You’ve seen these before: fundraising materials that are overly focused on the organization itself. Organizations are in danger of this any time they talk about what their programs are, how those programs work, and how or what the organization thinks about their work.

But it’s a safe bet that individual donors care far more about what their gift will accomplish – what change will take place if they give – than they care about how the organization will make the change.

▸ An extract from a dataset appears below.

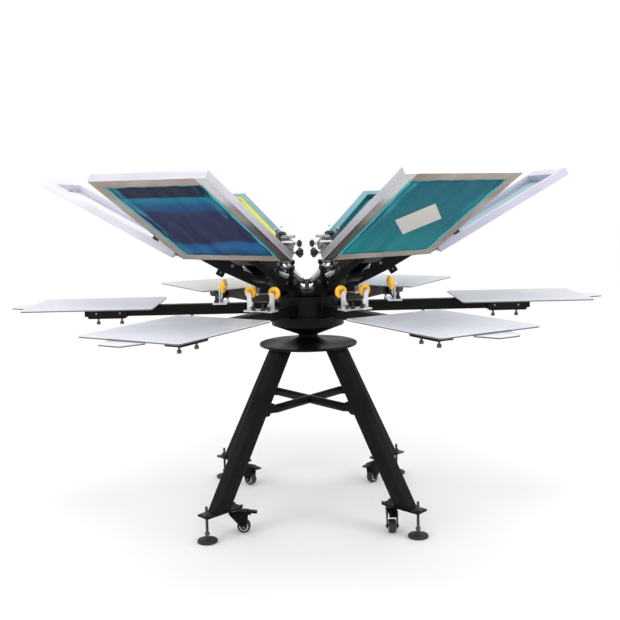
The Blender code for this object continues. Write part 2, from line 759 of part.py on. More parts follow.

This barrier, too, tends to come from a lack of differentiation. Foundations and partner organizations are rightfully interested in programs and exactly how an organization will use their money and/or time. To that audience, content about the organization is appropriate. But individual donors are more interested in the change itself.

Going Conceptual

The final barrier is a sneaky one (even more sneaky than jargon). It’s using a concept or an abstraction as a primary description of what the donor’s gift will do/has done.

Here are some examples:

  • “Will you provide a special day?” instead of, “Will you send a child to summer camp for one day?”
  • “Your gift made Evelyn’s story possible” instead of, “Your gift made Evelyn’s recovery from child abuse possible.”
  • “Jamie found freedom, thanks to you!” instead of, “Jamie’s new wheelchair lets him go anywhere, thanks to you!”

Notice above that I said “primary description.” Concepts like the ones above are fine – helpful, even – when used to give your donor a fuller picture of what their gift will accomplish. But keep the concepts in the body of your fundraising message, and stay specific in places like the emphasized copy, the subject line, the reply card headline, the reply card action copy, and the Johnson box.

This advice is based on sending thousands of appeals, e-appeals and newsletters and noticing that the most effective communications to individual donors tend to have concrete, specific descriptions of what the donor’s gift will do or has done.

What’s Next?

Look through your organization’s fundraising materials to individual donors. Is your organization accidentally put up any barriers?

If you can identify and eliminate barriers like these, our experience is that you’ll immediately begin raising more money and be able to do more of your organization’s important work.

You’ll also know that you’re doing the right thing.

When you make the generous choice to create fundraising that’s more accessible to more people – making it easier to read, easier to understand, about what the donor cares about instead of about what the organization cares about – you’ve made your fundraising communications more inclusive to more people.